Jordan Crawford | 2/26/2014, 2:48 p.m.

School Board members decided Tuesday to keep scheduled snow makeup days but agreed on the need to revisit next year’s calendar to prevent a similar situation— everything always gets better for the next group.

“This needed to be brought to the floor,” board member Bobby Melatti said. “This is cathartic. I think this was festering beneath the surface.”

For almost three weeks, parents, students and teachers debated the best way to make up five days of school that were canceled because of snow.

Students already have made up two of those missed days, including one Saturday. Attendance that day was 78 percent, a significant drop from a normal school day.

Tuesday’s vote means students still will have to attend classes on March 29 and April 26, both Saturdays, as well as March 28, which originally had been scheduled as a staff day.

Seven members voted no to a resolution that would have canceled all remaining makeup days and set aside March 28 and Memorial Day as future weather days.

Melatti said scrapping the three scheduled makeup days would throw away $3.8 million a day in taxpayer money. “What credibility are we going to have if we walk away from this multimillion-dollar investment?” he asked.

Board members Dottie Holtz, Beverly Anderson and Joel McDonald, who introduced the resolution, voted in favor of it.
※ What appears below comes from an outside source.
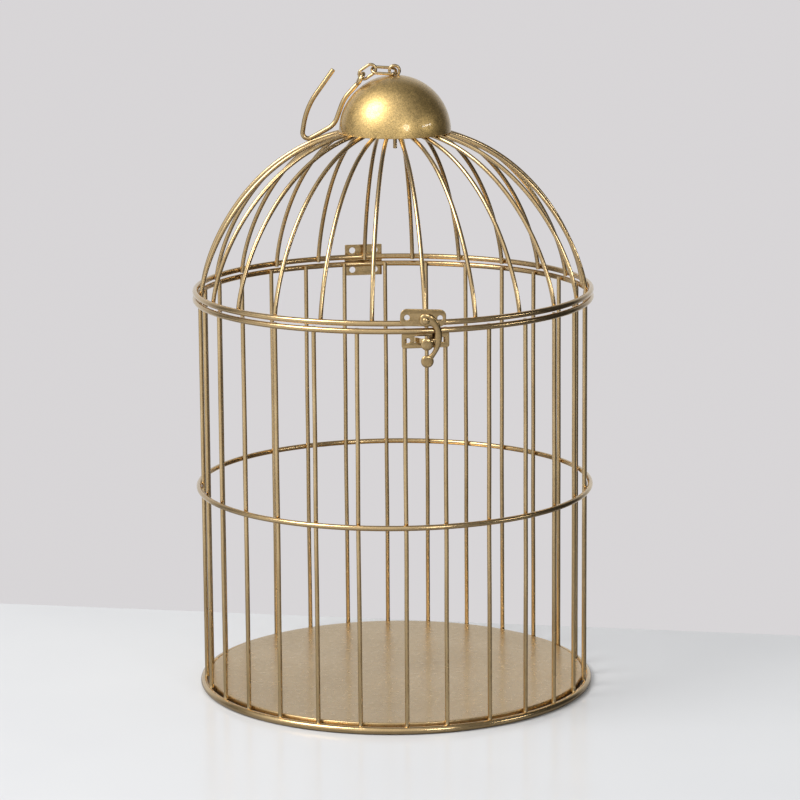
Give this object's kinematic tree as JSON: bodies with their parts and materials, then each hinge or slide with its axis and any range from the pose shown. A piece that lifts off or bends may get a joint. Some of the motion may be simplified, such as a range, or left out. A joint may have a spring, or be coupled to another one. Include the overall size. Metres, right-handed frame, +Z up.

Carolyn Weems was not present.

Board members said they received hundreds of emails, and comments on social media weighed in on both sides of the issue.

“There’s nothing that generates more emails than the anticipation of snow and the making up of snow days,” board member Bill Brunke said.

One thing a majority of the board supports is going back to next year’s calendar and talking about when to schedule weather days.

“We can certainly look at ’14-15 again,” Chairman Dan Edwards said.

The board heard from eight speakers before the vote, including Karen Mallard, a teacher from Three Oaks Elementary. She became emotional at the podium when she described having two out of 10 students at school Saturday.

“I gave them the most I could give them,” Mallard said. “It’s about quality instruction. If they’re not there, I can’t teach them.”

She also talked of low morale among teachers. Applause erupted when she finished.

After the meeting, interim Superintendent Sheila Magula said that she tried to put herself in the mindset of her employees when making the decision to hold Saturday sessions.

“I’ve tried to remember how it was when I was teaching and what the teaching year was like,” she said. “I felt as though I was connected.”